The transformation of the Los Angeles Clippers over the course of their four games in the Western Conference Semifinals so far has been night and day.
After a couple of close losses in Utah, the Clippers have rallied back from a 2-0 hole thanks to dominant wins over the top-seeded Jazz. Los Angeles made sure to erase any doubts with their 118-104 Game 4 victory over Utah, which further proved that their 26-point Game 3 victory wasn’t a fluke.
The roles now appear to have reversed, as the Clippers are looking like a 1-seed, while the Jazz are now the one scrambling for answers as the series shifts back to Salt Lake City.
While Kawhi Leonard has been lights-out on offense in the past two games, it is perhaps Paul George’s adjustments and that of head coach Tyronn Lue that have helped Los Angeles the most.
The seven-time All-Star has gotten a lot of flak for his offensive woes and has responded by embracing the point guard role that has opened up things for him offensively. In this series, he is averaging 4.25 assists, and it has reaped benefits for him as his scoring and efficiency have gone up.
The Clippers have had no problems in deploying lineups with non-traditional point guards as the ones on their roster can at times be unplayable (Patrick Beverley) or are more suited for a scoring role (Reggie Jackson). Lue has made the necessary adjustments by giving more time to Nicolas Batum over Ivica Zubac to give Los Angeles a smaller but more effective lineup. Batum and at times Leonard have been able to take on playmaking duties and it has allowed them to have a multi-dimensional point of attack.
Though they aren’t the type to outrun their opponents, the Clippers have been able to utilize their smaller lineup with multiple playmakers to get Defensive Player of the Year Rudy Gobert out of his element. With no traditional big man on the floor, Gobert is forced to pick on a smaller yet more agile Clipper that would force him to extend his coverage beyond the paint and in turn create openings for easy baskets or kickout passes for 3-pointers.
The small-ball lineup has also been helpful on the defensive end, as the trio of Batum, George, and Leonard has not only been effective in setting up the offense, but has also clogged the passing and driving lanes. Batum and Leonard each average nearly two steals a game in the conference semifinals, with the former also pushing his average up with three first half steals in Game 4. After a few forgettable seasons with the Charlotte Hornets, it’s safe to say that Batum’s increased role has had a huge impact on the team and resurrected his career.
The Jazz themselves employ multiple playmakers in Donovan Mitchell, Mike Conley, Joe Ingles, Bojan Bogdanovic, and even Jordan Clarkson.

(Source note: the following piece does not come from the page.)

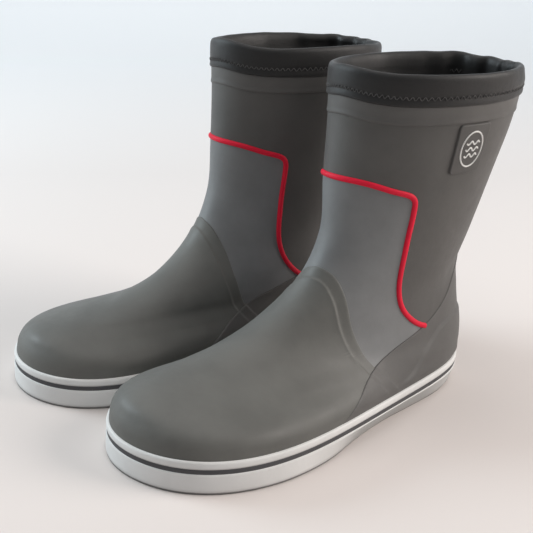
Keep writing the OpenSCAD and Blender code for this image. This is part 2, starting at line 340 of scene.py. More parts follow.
def halves(quads):
    return np.concatenate([quads[:, [0, 1, 2]], quads[:, [0, 2, 3]]])


def ring_solid(profile, ring, angles):
    """Closed band: the profile's [offset, height] points carried round by a ring function."""
    profile = np.asarray(profile, float)
    points = ring(angles[None, :], profile[:, :1], profile[:, 1:])
    return points.reshape(-1, 3), grid_faces(len(profile), len(angles), close_rows=True)


def sweep(path, outward, profile, closed=False):
    """A profile of [across, up] points carried along a path."""
    if closed:
        tangents = unit(np.roll(path, -1, axis=0) - np.roll(path, 1, axis=0))
    else:
        tangents = unit(np.gradient(path, axis=0))
    across = unit(np.cross(tangents, outward))
    up = np.cross(across, tangents)
    profile = np.asarray(profile, float)
    points = (path[:, None] + profile[None, :, :1] * across[:, None] + profile[None, :, 1:] * up[:, None])
    count = len(profile)
    faces = grid_faces(len(path), count, close_rows=closed).tolist()
    if not closed:
        faces.append(list(range(count)))
        faces.append([(len(path) - 1) * count + k for k in range(count)])
    return points.reshape(-1, 3), faces


def half_round(width, height, sunk, steps=9):
    """Cross-section of a bead: a dome on two short sides that go down into what is below."""
    turn = np.linspace(0, math.pi, steps)
    dome = np.stack([width / 2 * np.cos(turn), height * np.sin(turn)], -1)
    return np.vstack([dome, [[-width / 2, -sunk], [width / 2, -sunk]]])


def joined(parts):
    """Several (vertices, faces) pairs as one."""
    vertices, faces, start = [], [], 0
    for points, quads in parts:
        vertices.append(points)
        faces += [[k + start for k in face] for face in quads]
        start += len(points)
    return np.vstack(vertices), faces


def split(data, triangles, column, level):
    """Vertex data and triangles, cut along the line where a column of the data has that value."""
    value = data[:, column] - level
    value = np.where(np.abs(value) < 1e-7, 1e-7, value)
    above = value > 0
    count = above[triangles].sum(axis=1)
    cut = triangles[(count == 1) | (count == 2)]
    whole = triangles[(count == 0) | (count == 3)]
    if not len(cut):
        return data, triangles
    marks = above[cut]
    lone = np.where((marks.sum(axis=1) == 1)[:, None], marks, ~marks).argmax(axis=1)
    rows = np.arange(len(cut))
    a, b, c = (cut[rows, (lone + k) % 3] for k in range(3))
    edges, index = np.unique(np.sort(np.concatenate([np.stack([a, b], 1), np.stack([a, c], 1)]), axis=1),
                             axis=0, return_inverse=True)
    index = index.ravel()
    start, end = value[edges[:, 0]], value[edges[:, 1]]
    t = start / (start - end)
    fresh = data[edges[:, 0]] * (1 - t[:, None]) + data[edges[:, 1]] * t[:, None]
    fresh[:, column] = level
    near = 0.03            # a cut this near a corner, as a share of the edge, goes through the corner
    number = len(data) + np.arange(len(edges))
    number = np.where(t < near, edges[:, 0], np.where(t > 1 - near, edges[:, 1], number))
    data = np.vstack([data, fresh])
    data[number[number < len(data) - len(fresh)], column] = level
    ab, ac = number[index[:len(cut)]], number[index[len(cut):]]
    corners = ([a, ab, ac], [ab, b, c], [ab, c, ac])
    parts = np.concatenate([whole, *(np.stack(three, 1) for three in corners)])
    real = (parts[:, 0] != parts[:, 1]) & (parts[:, 1] != parts[:, 2]) & (parts[:, 0] != parts[:, 2])
    return data, parts[real]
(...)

Conley’s absence due to a right hamstring strain, however, has started to take its toll on the team. Ingles has been thrust to the starting lineup, but his assist numbers have gone down in the last two games and his overall production has left the Utah bench to rely on Clarkson. The team has been heavily reliant on his production as he scored all the bench points for Utah in Game 2 and had eight (on 12 shots) of the team’s 11 bench points in Game 4.
Where they will find answers for the rest of the series remains to be the biggest question as the potentially pivotal Game 5 is two days away. Gobert may be an elite defensive talent, but it is concerning when one of your cornerstones can be taken out of the game impact-wise in certain stretches.
Mitchell will always find ways to score, but his efficiency or lack thereof could be contagious for the rest of the Jazz. Shots missed are wasted chances and for a deliberate team like the Clippers, those opportunities don’t come as easy.
With the way momentum has shifted in this series, the outcome remains up in the air. The Los Angeles Clippers made some crucial changes that easily erased an early series deficit that nearly had them written off again. Now, the ball is on the Utah Jazz’s court, who need maybe more than a Mike Conley return to stop this impending Clipper juggernaut.